Update on Biden Administration Student Loan Debt Cancellation
On August 24, the Biden administration announced its intention to cancel $10,000 in student loan debt for single borrowers making less than $125,000, or married borrowers with incomes under $250,000. For students who received a Pell grant in college, the administration intends to cancel $20,000 in student loan debt.

Over the weekend, the Department of Education (ED) released a new FAQ page on the Office of Federal Student Aid (FSA) providing a timeline and additional details on the Biden administration’s student debt cancellation plan. According to the FAQ, an online form to apply for debt cancellation will be made available in early October 2022. ED anticipates it will take between 4-6 weeks to process applications.

ED will be launching a campaign encouraging borrowers to complete the form prior to November 15, 2022, to ensure debts are cancelled before loan payments resume in January 2023. Borrowers will have until December 31, 2023 to apply for student loan debt relief. (This timeline is subject to change, depending on the anticipated court challenges.)

We understand that campuses have been receiving many questions from current and former students, as well as faculty and staff, on the announcement. APLU is in contact with ED officials on the status of implementation and will continue to share information and updates as they are available.

President Signs 85/15 Legislation into Law
On August 26, President Biden signed the “Ensuring the Best Schools for Veterans Act of 2022″ into law (S. 4458), which updates 85/15 Rule requirements. Specifically, the bill exempts accredited schools from 85/15 requirements if their GI Bill student enrollment is lower than 35 percent of the total student population.

According to a recent communication from the Department of Veterans Affairs (VA), if the VA has already granted an institution a 35 percent Reporting Exemption as part of the October 1, 2021 reset, no action is required. Alternatively, if an institution submitted a 35 percent Reporting Exemption to VA since the October 1, 2021 reset, it does not need to reapply.

Finally, if an institution did not meet the deadline to report and submit the associated application for a 35 percent Reporting Exemption, they must submit one using VA Form 22-10216, “35 percent Exemption Request From 85/15 Reporting Requirement.”

Federal Register Notice on Research Disclosure Forms
On August 31, the National Science Foundation (NSF) published a notice in the Federal Register soliciting public comments on new common disclosure forms to be used across federal agencies for individuals applying for federal research grants. NSF is the lead agency for the National Science and Technology Council (NSTC) process and is soliciting comments on several documents, among them the common disclosure form and an excel spreadsheet that summarizes all of the data elements that will be collected in the new form. NSF posted all of the information and background on its website.

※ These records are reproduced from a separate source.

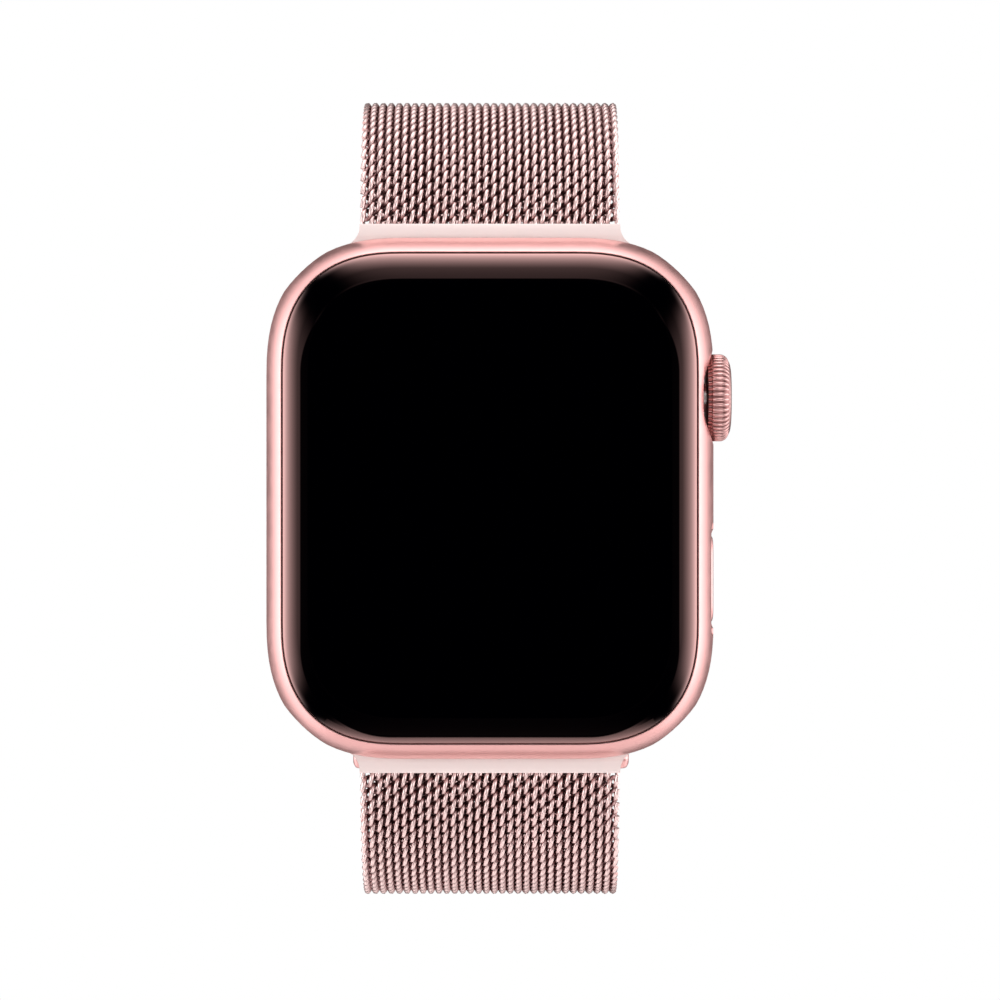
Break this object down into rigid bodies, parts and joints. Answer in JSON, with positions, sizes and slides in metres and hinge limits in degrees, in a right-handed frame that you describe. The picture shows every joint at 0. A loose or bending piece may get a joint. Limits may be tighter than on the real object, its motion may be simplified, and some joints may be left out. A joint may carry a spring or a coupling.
{
  "type": "smartwatch",
  "caption": "Rounded-square smartwatch with a curved-edge black display, turning crown, side button and a closed woven-metal loop band on slide-out lugs.",
  "frame": {"origin": "centre of the rear crystal's flat, where it rests on the wrist", "axes": "+X towards the crown, +Y from the display into the wrist, +Z towards twelve o'clock; the display looks along -Y"},
  "size_m": [0.0393, 0.0585, 0.07],
  "materials": {
    "case_metal": "matte pink anodised",
    "mesh_metal": "pink coated woven wire",
    "glass": "polished, black behind",
    "screen": "unlit display panel",
    "ceramic": "satin black",
    "crystal": "polished, dark behind",
    "rubber": "moulded seal",
    "steel": "plain machined",
    "board": "solder mask",
    "cell": "black wrap",
    "copper": "wound wire",
    "magnet": "nickel plated",
    "plastic": "moulded"
  },
  "bodies": {
    "case": {"case": "case_metal", "front_glass": "glass", "display_panel": "screen", "glass_gasket": "rubber", "battery": "cell", "logic_board": "board", "board_screw_1": "steel", "board_screw_2": "steel", "board_screw_3": "steel", "board_screw_4": "steel", "haptic_motor": "steel", "speaker": "plastic", "system_module": "cell", "microphone": "steel", "rear_cover": "ceramic", "rear_crystal": "crystal", "charging_coil": "copper", "sensor_module": "board", "crown_bush": "plastic", "crown_seal": "rubber", "crown_switch": "plastic", "side_button_switch": "plastic"},
    "crown_slider": {"crown_push_plate": "steel"},
    "crown": {"crown_knob": "case_metal", "crown_shaft": "steel", "crown_electrode": "steel"},
    "side_button": {"side_button": "case_metal"},
    "upper_release": {"upper_release_button": "case_metal"},
    "lower_release": {"lower_release_button": "case_metal"},
    "upper_lug": {"upper_lug": "case_metal"},
    "upper_detent": {"upper_detent_pin": "steel"},
    "upper_arm": {"upper_mesh": "mesh_metal"},
    "rear_link": {"rear_mesh": "mesh_metal", "keeper": "case_metal"},
    "lower_lug": {"lower_lug": "case_metal"},
    "lower_detent": {"lower_detent_pin": "steel"},
    "lower_arm": {"lower_mesh": "mesh_metal"},
    "tail": {"mesh_fold": "mesh_metal", "tail_mesh": "mesh_metal", "clasp_shell": "case_metal", "clasp_magnet": "magnet"}
  },
  "joints": [
    {"name": "crown_press", "type": "slide", "parent": "case", "child": "crown_slider", "axis": [-1, 0, 0], "range_m": [0, 0.0003], "stiffness_N_per_m": 2500, "springref_m": -0.0004},
    {"name": "crown_spin", "type": "hinge", "parent": "crown_slider", "child": "crown", "pos_m": [0.01825, -0.0056, 0.0085], "axis": [1, 0, 0], "continuous": true},
    {"name": "side_button_press", "type": "slide", "parent": "case", "child": "side_button", "axis": [-1, 0, 0], "range_m": [0, 0.00035], "stiffness_N_per_m": 2500, "springref_m": -0.0004},
    {"name": "upper_release_press", "type": "slide", "parent": "case", "child": "upper_release", "axis": [0, -1, 0], "range_m": [0, 0.0005], "stiffness_N_per_m": 1500, "springref_m": -0.0005},
    {"name": "lower_release_press", "type": "slide", "parent": "case", "child": "lower_release", "axis": [0, -1, 0], "range_m": [0, 0.0005], "stiffness_N_per_m": 1500, "springref_m": -0.0005},
    {"name": "upper_lug_slide", "type": "slide", "parent": "case", "child": "upper_lug", "axis": [1, 0, 0], "range_m": [-0.04, 0.04]},
    {"name": "lower_lug_slide", "type": "slide", "parent": "case", "child": "lower_lug", "axis": [1, 0, 0], "range_m": [-0.04, 0.04]},
    {"name": "upper_detent_slide", "type": "slide", "parent": "upper_lug", "child": "upper_detent", "axis": [0, -1, 0], "range_m": [0, 0.00035]},
    {"name": "lower_detent_slide", "type": "slide", "parent": "lower_lug", "child": "lower_detent", "axis": [0, -1, 0], "range_m": [0, 0.00035]},
    {"name": "upper_strap_flex", "type": "hinge", "parent": "upper_lug", "child": "upper_arm", "pos_m": [0, -0.00539, 0.02448], "axis": [1, 0, 0], "range_deg": [-15, 15]},
    {"name": "rear_strap_flex", "type": "hinge", "parent": "upper_arm", "child": "rear_link", "pos_m": [0, 0.03499, 0.02448], "axis": [1, 0, 0], "range_deg": [-15, 15]},
    {"name": "lower_strap_flex", "type": "hinge", "parent": "lower_lug", "child": "lower_arm", "pos_m": [0, -0.00539, -0.02448], "axis": [1, 0, 0], "range_deg": [-15, 15]},
    {"name": "tail_peel", "type": "hinge", "parent": "lower_arm", "child": "tail", "pos_m": [0, 0.03499, -0.02448], "axis": [1, 0, 0], "range_deg": [0, 100], "deforming": ["mesh_fold"]}
  ],
  "couplings": [
    {"joint": "lower_lug_slide", "follows": "upper_lug_slide", "ratio": 1},
    {"joint": "upper_detent_slide", "follows": "upper_release_press", "ratio": 0.7},
    {"joint": "lower_detent_slide", "follows": "lower_release_press", "ratio": 0.7},
    {"joint": "rear_strap_flex", "follows": "upper_strap_flex", "ratio": -1},
    {"joint": "lower_strap_flex", "follows": "upper_strap_flex", "ratio": 1}
  ]
}
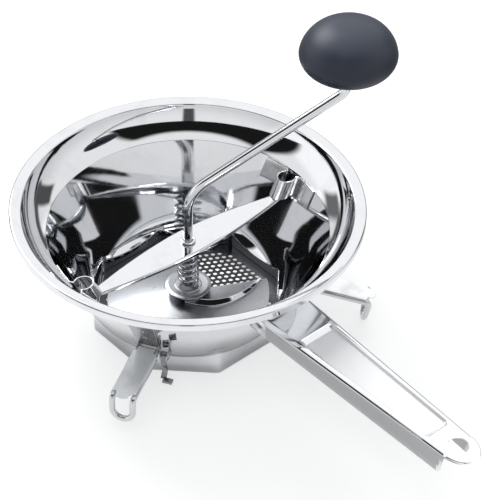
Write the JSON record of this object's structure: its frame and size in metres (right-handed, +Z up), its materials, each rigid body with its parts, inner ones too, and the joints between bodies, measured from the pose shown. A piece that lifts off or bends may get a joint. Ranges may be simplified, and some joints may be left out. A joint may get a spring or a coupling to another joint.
{
  "type": "food mill",
  "caption": "Hand cranked food mill: flared steel bowl, perforated sieve, sprung presser blade, locking crossbar, channel handle and folding support arms.",
  "frame": {"origin": "on the ground under the middle of the bounding box", "axes": "+X along the handle from the bowl to its tip, +Z up along the crank's axis"},
  "size_m": [0.4016, 0.2436, 0.228],
  "materials": {
    "mirror_steel": "mirror polished stainless steel",
    "brushed_steel": "satin stainless steel",
    "spring_steel": "drawn spring steel",
    "dark_plastic": "fine satin moulded plastic"
  },
  "bodies": {
    "body": {"bowl": "mirror_steel", "sieve_disc": "brushed_steel", "clip_left": "brushed_steel", "clip_right": "brushed_steel", "handle": "mirror_steel", "arm_bracket_front": "brushed_steel", "arm_bracket_right": "brushed_steel", "arm_bracket_rear": "brushed_steel", "latch_bracket": "brushed_steel", "latch_keeper": "brushed_steel"},
    "crank": {"crank_rod": "mirror_steel", "rod_collar": "mirror_steel", "blade_hub": "mirror_steel", "presser_blade": "mirror_steel", "hub_vane": "mirror_steel"},
    "grip": {"knob": "dark_plastic"},
    "bar_seat": {"spring": "spring_steel", "spring_washer": "brushed_steel"},
    "locking_bar": {"crossbar": "mirror_steel"},
    "arm_front": {"arm_strap_front": "brushed_steel", "arm_wire_front": "brushed_steel", "arm_pin_front": "spring_steel"},
    "arm_right": {"arm_strap_right": "brushed_steel", "arm_wire_right": "brushed_steel", "arm_pin_right": "spring_steel"},
    "arm_rear": {"arm_strap_rear": "brushed_steel", "arm_wire_rear": "brushed_steel", "arm_pin_rear": "spring_steel"},
    "latch": {"latch_strip": "spring_steel", "latch_pin": "spring_steel"}
  },
  "joints": [
    {"name": "crank_turn", "type": "hinge", "parent": "body", "child": "crank", "pos_m": [-0.06925, -0.00177, 0.06], "axis": [0, 0, 1], "continuous": true},
    {"name": "knob_spin", "type": "hinge", "parent": "crank", "child": "grip", "pos_m": [-0.01675, 0.08916, 0.191], "axis": [0, 0, 1], "continuous": true},
    {"name": "crossbar_press", "type": "slide", "parent": "body", "child": "bar_seat", "axis": [0, 0, -1], "range_m": [0, 0.003], "stiffness_N_per_m": 800, "springref_m": -0.008, "deforming": ["spring"]},
    {"name": "crossbar_turn", "type": "hinge", "parent": "bar_seat", "child": "locking_bar", "pos_m": [-0.06925, -0.00177, 0.06], "axis": [0, 0, 1], "range_deg": [0, 40]},
    {"name": "arm_fold_front", "type": "hinge", "parent": "body", "child": "arm_front", "pos_m": [-0.02815, -0.07239, 0.033], "axis": [-0.8643, -0.503, 0], "range_deg": [-14, 55]},
    {"name": "arm_fold_right", "type": "hinge", "parent": "body", "child": "arm_right", "pos_m": [-0.01147, 0.05601, 0.033], "axis": [0.7071, -0.7071, 0], "range_deg": [0, 70]},
    {"name": "arm_fold_rear", "type": "hinge", "parent": "body", "child": "arm_rear", "pos_m": [-0.15096, -0.00177, 0.033], "axis": [0, 1, 0], "range_deg": [-14, 55]},
    {"name": "latch_swing", "type": "hinge", "parent": "body", "child": "latch", "pos_m": [-0.02093, -0.06432, 0.029], "axis": [-0.8643, -0.503, 0], "range_deg": [0, 25]}
  ]
}
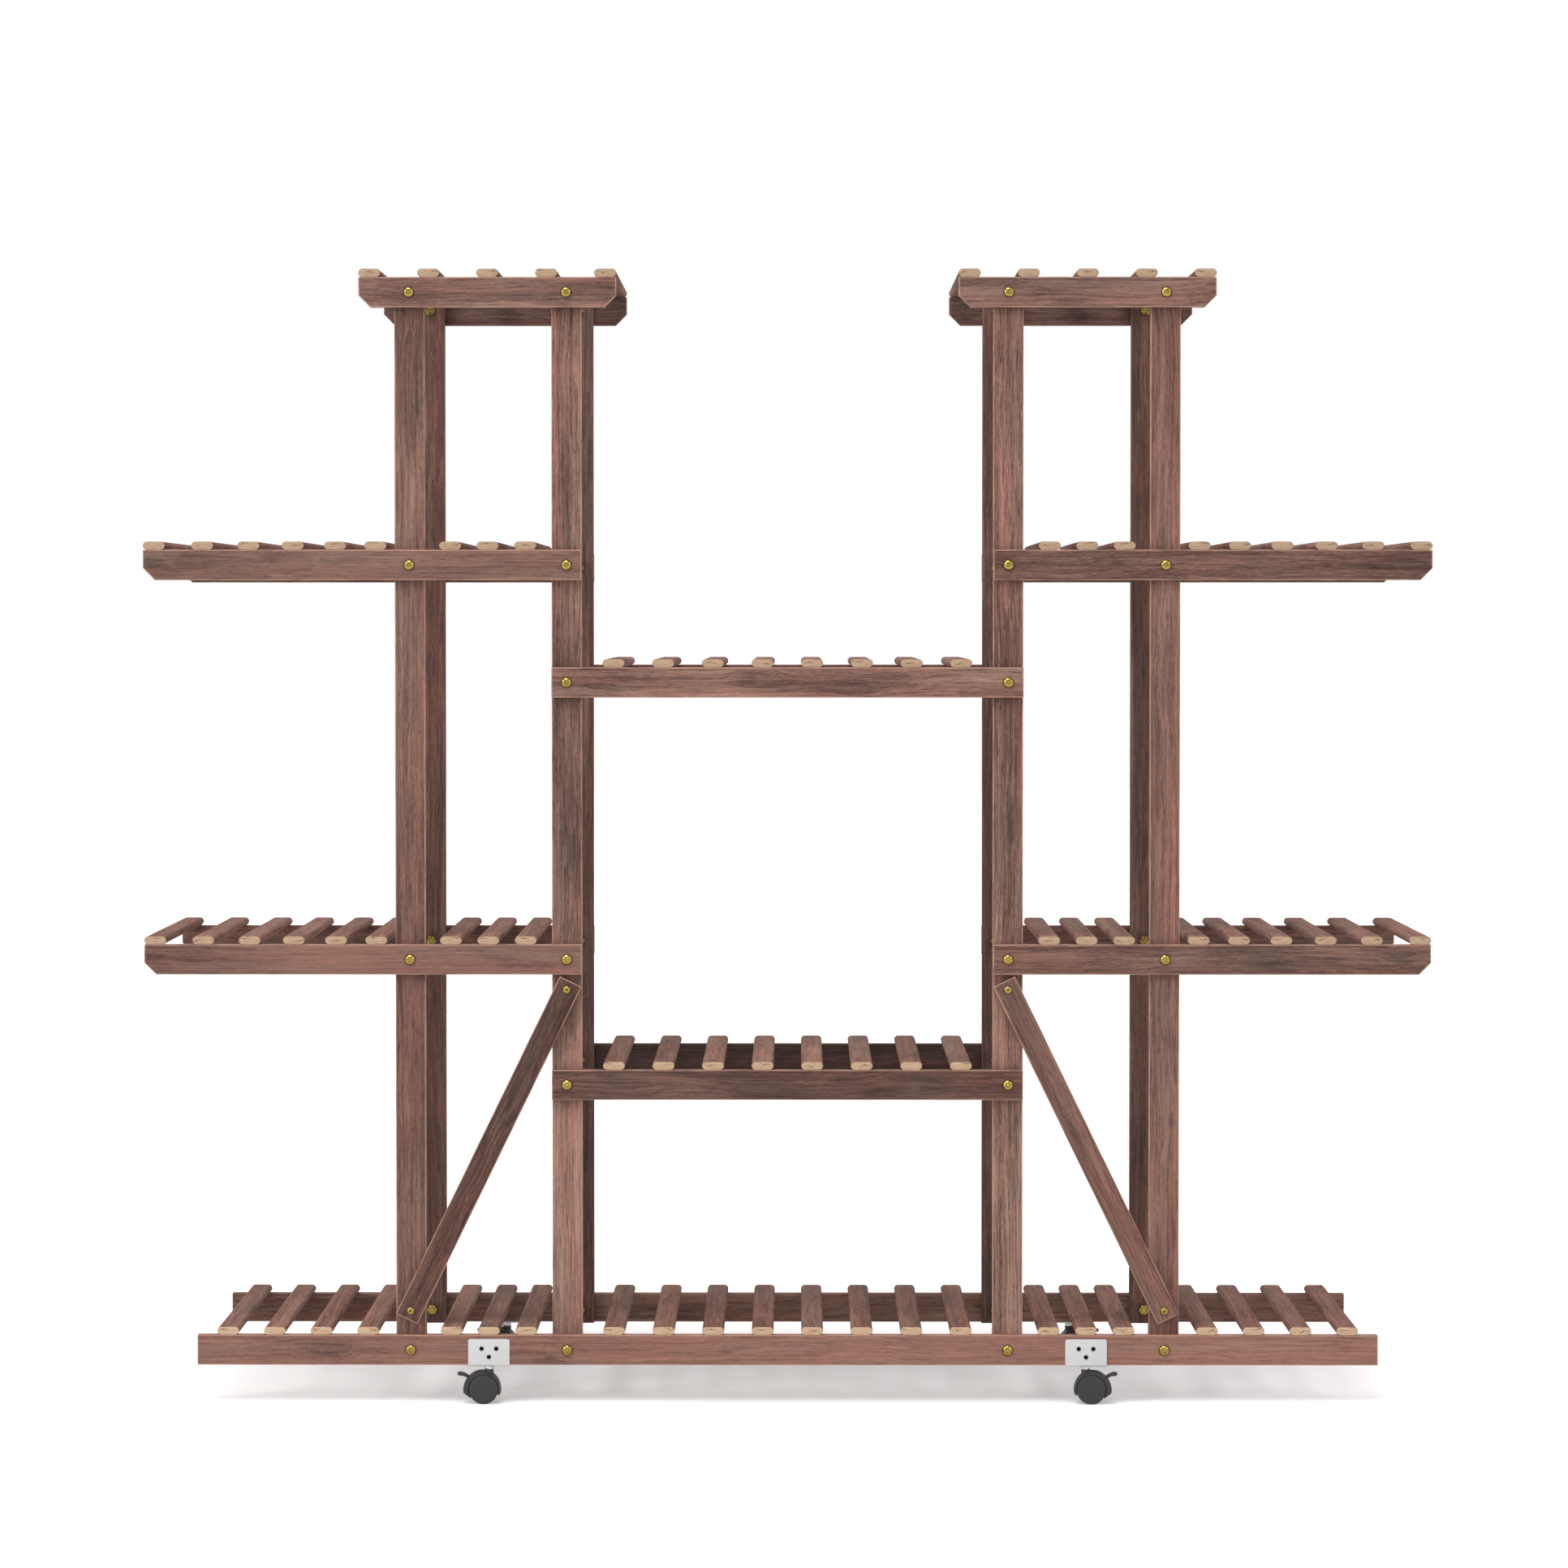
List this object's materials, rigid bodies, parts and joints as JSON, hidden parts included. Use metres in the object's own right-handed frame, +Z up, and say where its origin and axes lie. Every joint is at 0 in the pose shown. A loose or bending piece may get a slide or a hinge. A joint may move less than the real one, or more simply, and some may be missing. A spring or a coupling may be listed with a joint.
{
  "type": "plant stand",
  "caption": "Free-standing slatted wooden plant stand with two towers, stepped shelves, front braces and small swivel casters with brake levers.",
  "frame": {"origin": "on the floor under the middle of the stand, at the bottom centre of its box", "axes": "+X along the stand to the right seen from the front, +Y from the front to the back, +Z up"},
  "size_m": [1.3, 0.262, 1.1467],
  "materials": {
    "stained_board": "brown stain with worn pale edges",
    "stained_slat": "brown stain, bare pale end grain at the cut ends",
    "brass": "satin brass plating",
    "nail_steel": "bright wire",
    "bracket_sheet": "satin light grey",
    "black_screw": "black oxide",
    "plated_steel": "bright plated",
    "caster_plastic": "satin black nylon",
    "wheel_plastic": "satin dark grey nylon"
  },
  "bodies": {
    "frame": {"post_front_left_outer": "stained_board", "post_front_left_inner": "stained_board", "post_front_right_inner": "stained_board", "post_front_right_outer": "stained_board", "post_rear_left_outer": "stained_board", "post_rear_left_inner": "stained_board", "post_rear_right_inner": "stained_board", "post_rear_right_outer": "stained_board", "bottom_rail_front": "stained_board", "bottom_rail_rear": "stained_board", "mid_low_rail_front": "stained_board", "mid_low_rail_rear": "stained_board", "mid_high_rail_front": "stained_board", "mid_high_rail_rear": "stained_board", "side_low_rail_front_left": "stained_board", "side_low_rail_front_right": "stained_board", "side_low_rail_rear_left": "stained_board", "side_low_rail_rear_right": "stained_board", "side_high_rail_front_left": "stained_board", "side_high_rail_front_right": "stained_board", "side_high_rail_rear_left": "stained_board", "side_high_rail_rear_right": "stained_board", "top_rail_front_left": "stained_board", "top_rail_front_right": "stained_board", "top_rail_rear_left": "stained_board", "top_rail_rear_right": "stained_board", "bottom_slats": "stained_slat", "mid_low_slats": "stained_slat", "mid_high_slats": "stained_slat", "side_low_slats_left": "stained_slat", "side_low_slats_right": "stained_slat", "side_high_slats_left": "stained_slat", "side_high_slats_right": "stained_slat", "top_slats_left": "stained_slat", "top_slats_right": "stained_slat", "brace_left": "stained_board", "brace_right": "stained_board", "frame_bolts": "brass", "frame_nuts": "brass", "brace_screws": "brass", "slat_nails": "nail_steel", "caster_brackets": "bracket_sheet", "bracket_screws": "black_screw", "caster_stems": "plated_steel"},
    "caster_front_left": {"hood_front_left": "caster_plastic"},
    "wheels_front_left": {"wheels_front_left": "wheel_plastic", "axle_front_left": "plated_steel"},
    "brake_front_left": {"lever_front_left": "caster_plastic"},
    "caster_front_right": {"hood_front_right": "caster_plastic"},
    "wheels_front_right": {"wheels_front_right": "wheel_plastic", "axle_front_right": "plated_steel"},
    "brake_front_right": {"lever_front_right": "caster_plastic"},
    "caster_rear_left": {"hood_rear_left": "caster_plastic"},
    "wheels_rear_left": {"wheels_rear_left": "wheel_plastic", "axle_rear_left": "plated_steel"},
    "brake_rear_left": {"lever_rear_left": "caster_plastic"},
    "caster_rear_right": {"hood_rear_right": "caster_plastic"},
    "wheels_rear_right": {"wheels_rear_right": "wheel_plastic", "axle_rear_right": "plated_steel"},
    "brake_rear_right": {"lever_rear_right": "caster_plastic"}
  },
  "joints": [
    {"name": "front_left_swivel", "type": "hinge", "parent": "frame", "child": "caster_front_left", "pos_m": [-0.3022, -0.121, 0.03], "axis": [0, 0, 1], "continuous": true},
    {"name": "front_left_roll", "type": "hinge", "parent": "caster_front_left", "child": "wheels_front_left", "pos_m": [-0.3074, -0.121, 0.0148], "axis": [0, 1, 0], "continuous": true},
    {"name": "front_left_brake", "type": "hinge", "parent": "caster_front_left", "child": "brake_front_left", "pos_m": [-0.32155, -0.121, 0.02508], "axis": [0, -1, 0], "range_deg": [0, 28]},
    {"name": "front_right_swivel", "type": "hinge", "parent": "frame", "child": "caster_front_right", "pos_m": [0.3022, -0.121, 0.03], "axis": [0, 0, 1], "continuous": true},
    {"name": "front_right_roll", "type": "hinge", "parent": "caster_front_right", "child": "wheels_front_right", "pos_m": [0.3074, -0.121, 0.0148], "axis": [0, 1, 0], "continuous": true},
    {"name": "front_right_brake", "type": "hinge", "parent": "caster_front_right", "child": "brake_front_right", "pos_m": [0.32155, -0.121, 0.02508], "axis": [0, 1, 0], "range_deg": [0, 28]},
    {"name": "rear_left_swivel", "type": "hinge", "parent": "frame", "child": "caster_rear_left", "pos_m": [-0.3022, 0.121, 0.03], "axis": [0, 0, 1], "continuous": true},
    {"name": "rear_left_roll", "type": "hinge", "parent": "caster_rear_left", "child": "wheels_rear_left", "pos_m": [-0.3074, 0.121, 0.0148], "axis": [0, 1, 0], "continuous": true},
    {"name": "rear_left_brake", "type": "hinge", "parent": "caster_rear_left", "child": "brake_rear_left", "pos_m": [-0.32155, 0.121, 0.02508], "axis": [0, -1, 0], "range_deg": [0, 28]},
    {"name": "rear_right_swivel", "type": "hinge", "parent": "frame", "child": "caster_rear_right", "pos_m": [0.3022, 0.121, 0.03], "axis": [0, 0, 1], "continuous": true},
    {"name": "rear_right_roll", "type": "hinge", "parent": "caster_rear_right", "child": "wheels_rear_right", "pos_m": [0.3074, 0.121, 0.0148], "axis": [0, 1, 0], "continuous": true},
    {"name": "rear_right_brake", "type": "hinge", "parent": "caster_rear_right", "child": "brake_rear_right", "pos_m": [0.32155, 0.121, 0.02508], "axis": [0, 1, 0], "range_deg": [0, 28]}
  ]
}
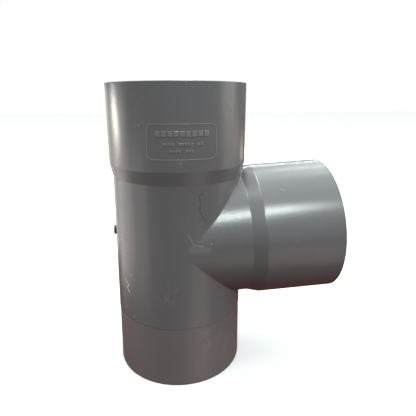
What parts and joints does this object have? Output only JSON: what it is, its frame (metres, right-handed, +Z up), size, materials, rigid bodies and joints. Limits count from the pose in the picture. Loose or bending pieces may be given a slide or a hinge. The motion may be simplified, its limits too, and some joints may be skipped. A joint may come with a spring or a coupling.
{
  "type": "pvc tee fitting",
  "caption": "Swept-in 87.5 degree drainage tee in grey PVC: a straight run with a plain spigot below and a socket above, and a side socket that rises slightly.",
  "frame": {"origin": "centre of the spigot's end face, on the run's axis", "axes": "+Z up the run from the spigot to the socket's mouth; +X to the side where the branch leaves, rising 2.5 degrees; -Y is the side with the raised marking"},
  "size_m": [0.1934, 0.1175, 0.2477],
  "materials": {
    "pvc_run": "semi-gloss moulded grey",
    "pvc_branch": "semi-gloss moulded grey",
    "pvc_spigot": "satin moulded grey, lightly scuffed",
    "pvc_marking": "semi-gloss moulded grey, raised",
    "pvc_gate": "dark cut face of the injection gate"
  },
  "bodies": {
    "root": {"spigot": "pvc_spigot", "run_barrel": "pvc_run", "run_taper": "pvc_run", "run_socket": "pvc_run", "branch_neck": "pvc_branch", "branch_taper": "pvc_branch", "branch_socket": "pvc_branch", "gate_stub": "pvc_gate", "marking_frame": "pvc_marking", "marking_bars": "pvc_marking"}
  },
  "joints": []
}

As background, in January 2022, the Biden administration published guidance for federal agencies to implement NSPM-33 related to research security. As instructed, federal agencies have been working through the NSTC Research Security Subcommittee to develop consistent disclosure requirements for federally funded researchers and common disclosure forms for the Biographical Sketch and Current and Pending (Other) Support sections of applications for federal grants or cooperative agreements. OSTP posted a blog outlining the NSTC process and engagement with the scientific community.

Public comments on the new disclosure forms are due on October 31, 2022. APLU is analyzing the proposal and considering submitting comments.

Department of Homeland Security Issues DACA Final Rule
On August 24, Homeland Security Secretary Alejandro N. Mayorkas announced the Department issued a final rule on the Deferred Action for Childhood Arrivals (DACA) policy that allows certain eligible noncitizens who arrived in the U.S. as children, deferring their removal and providing access to a renewable work permit. The rule largely codifies the program as written in a 2012 policy memo and will go into effect on October 31, 2022. However, under a July 2021 injunction from the U.S. District Court for the Southern District of Texas that remains in effect, DHS is prohibited from granting initial DACA requests or employment authorizations and may only grant DACA renewal requests.

Commerce Publishes CHIPS for America Strategy
The Commerce Department published its strategy for implementing the CHIPS for America fund. The $52 billion fund includes $28 billion for domestic production of logic and memory chips, $10 billion to expand capacity for current generation chips and conductors, and $11 billion for a new National Semiconductor Technology Center. Commerce will be releasing funding documents with specific application guidance for the program by February.